Read it when you get a chance. Or better yet, watch the film, then read Colin’s post.

This is one picture where the more time I spent with it — watching it, researching it, or reading something like what Colin has written — the better sense I get of just what a good movie it really is. It’s so intense and entertaining, you lose track of its many qualities — from the performances to Charles Lang’s VistaVision cinematography to Dmitri Tiomkin’s score.

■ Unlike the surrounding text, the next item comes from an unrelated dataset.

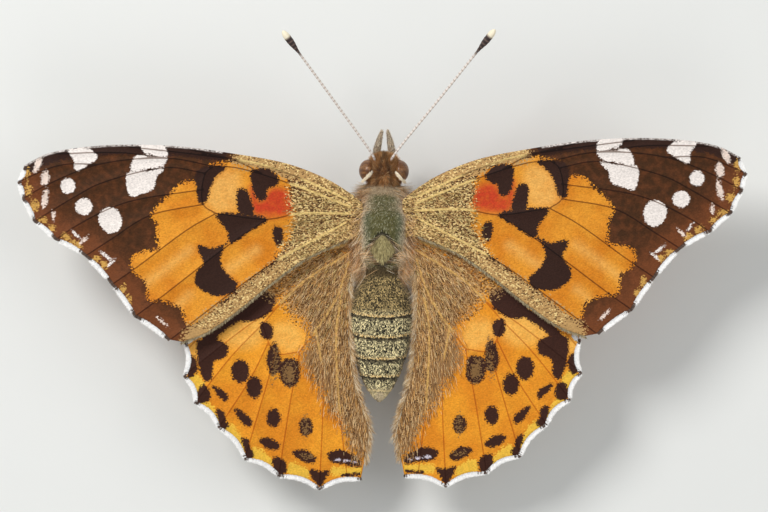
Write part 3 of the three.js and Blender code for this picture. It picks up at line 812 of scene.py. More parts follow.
class Surface(NodeKit):
    """A material in the making."""

    def __init__(self, name: str, roughness: float = 0.7, sheen: float = 0.0, coat: float = 0.0,
                 specular: float = 0.3) -> None:
        """Starts the material.

        Args:
            name: The material's name.
            roughness: Roughness of its shader.
            sheen: Weight of the soft sheen.
            coat: Weight of the clear coat.
            specular: Level of the plain reflection.
        """
        self.material = bpy.data.materials.new(name)
        self.material.use_nodes = True
        super().__init__(self.material.node_tree)
        self.shader = self.tree.nodes["Principled BSDF"].inputs
        for label, value in (("Roughness", roughness), ("Sheen Weight", sheen), ("Coat Weight", coat),
                             ("Specular IOR Level", specular)):
            self.shader[label].default_value = value

    def millimetres(self) -> Socket:
        """Object coordinates in millimetres."""
        place = self.add("ShaderNodeTexCoord").outputs["Object"]
        return self.scaled(place, (1 / MM, 1 / MM, 1 / MM))

    def ended(self, colour: Socket, height: Socket | None = None, strength: float = 0.3,
              depth: float = 0.02) -> bpy.types.Material:
        """Links the colour and the relief.

        Args:
            colour: The surface's colour.
            height: Its relief, or nothing for a smooth one.
            strength: How strongly the relief shows.
            depth: Depth of the relief in millimetres.

        Returns:
            The finished material.
        """
        self.feed(self.shader["Base Color"], colour)
        if height is not None:
            relief = self.add("ShaderNodeBump",
                              {"Height": height, "Strength": strength, "Distance": depth * MM})
            self.feed(self.shader["Normal"], relief.outputs[0])
        return self.material


@dataclass(frozen=True)
class WingPalette:
    """Colours of one face of one pair of wings."""

    ground: Colour
    ground_edge: Colour
    field: Colour
    field_deep: Colour
    pale: Colour
    red: Colour
    dark: Colour
    white: Colour
    amber: Colour
    tan: Colour
    wool_dark: Colour
    wool_pale: Colour
    vein: Colour
    vein_pale: Colour
    faint: Colour
    faint_jitter: float = 0.35
    marbled: bool = False


PALETTES: dict[tuple[str, Face], WingPalette] = {
    ("forewing", Face.UPPER): WingPalette(
        ground=paint(64, 38, 18), ground_edge=paint(110, 61, 32), field=paint(220, 146, 44),
        field_deep=paint(202, 120, 26), pale=paint(230, 174, 90), red=paint(188, 60, 30),
        dark=paint(50, 29, 21), white=paint(232, 222, 214), amber=paint(196, 150, 76),
        tan=paint(182, 143, 90), wool_dark=paint(100, 72, 42), wool_pale=paint(230, 202, 138),
        vein=(0.22, 0.16, 0.13), vein_pale=paint(222, 190, 120), faint=paint(224, 204, 190),
        faint_jitter=0.2,
    ),
    ("hindwing", Face.UPPER): WingPalette(
        ground=paint(90, 54, 34), ground_edge=paint(214, 160, 80), field=paint(230, 152, 40),
        field_deep=paint(214, 130, 30), pale=paint(238, 180, 86), red=paint(190, 62, 30),
        dark=paint(58, 32, 23), white=paint(204, 194, 204), amber=paint(230, 180, 62),
        tan=paint(152, 114, 72), wool_dark=paint(84, 56, 32), wool_pale=paint(196, 156, 100),
        vein=(0.62, 0.42, 0.3), vein_pale=paint(206, 162, 92), faint=paint(124, 92, 54), faint_jitter=0.7,
    ),
    ("forewing", Face.UNDER): WingPalette(
        ground=paint(120, 92, 66), ground_edge=paint(176, 150, 116), field=paint(226, 138, 92),
        field_deep=paint(214, 112, 72), pale=paint(240, 176, 132), red=paint(214, 84, 66),
        dark=paint(48, 32, 28), white=paint(240, 232, 220), amber=paint(214, 186, 140),
        tan=paint(206, 178, 142), wool_dark=paint(120, 84, 62), wool_pale=paint(240, 200, 160),
        vein=(0.8, 0.7, 0.6), vein_pale=paint(230, 204, 160), faint=paint(226, 206, 176),
    ),
    ("hindwing", Face.UNDER): WingPalette(
        ground=paint(142, 112, 78), ground_edge=paint(206, 180, 140), field=paint(168, 134, 92),
        field_deep=paint(116, 86, 56), pale=paint(226, 208, 176), red=paint(160, 120, 80),
        dark=paint(136, 104, 72), white=paint(236, 226, 206), amber=paint(214, 186, 130),
        tan=paint(214, 196, 160), wool_dark=paint(132, 100, 66), wool_pale=paint(232, 216, 186),
        vein=(1.0, 0.95, 0.85), vein_pale=paint(236, 224, 200), faint=paint(226, 206, 176), marbled=True,
    ),
}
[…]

And let’s not forget the script (which Dalton Trumbo had a hand in, though nobody seems to know just how much). Here’s a taste —

Matt Morgan (Kirk Douglas): “I know an old man who’d like to kill you, Belden — the Indian way: slow. That’s how I’m gonna do it: slow — but the white man’s way. First you stand trial. That takes a fair amount of time, and you’ll do a lot of sweating! Then they’ll sentence ya. I never seen a man who didn’t get sick to his stomach when he heard the kind of sentence you’ll draw. After that you’ll sit in a cell and wait, maybe for months, thinking how that rope will feel around your neck. Then they’ll come around, some cold morning, just before sun-up. They’ll tie your arms behind you. You’ll start blubbering, kicking, yelling for help. But it won’t do you any good. They’ll drag you out in the yard, heave you up on that platform, fix that rope around your neck and leave you out there all alone with a big black hood over your eyes. You know the last sound you hear? Kind of a thump when they kick the trapdoor catch — and down you go. You’ll hit the end of that rope like a sack of potatoes, all dead weight. It’ll be white hot around your neck and your Adam’s Apple will turn to mush. You’ll fight for your breath, but you haven’t got any breath. Your brain will begin to boil. You’ll scream and holler! But nobody’ll hear you. You’ll hear it. But nobody else. Finally you’re just swingin’ there — all alone and dead.”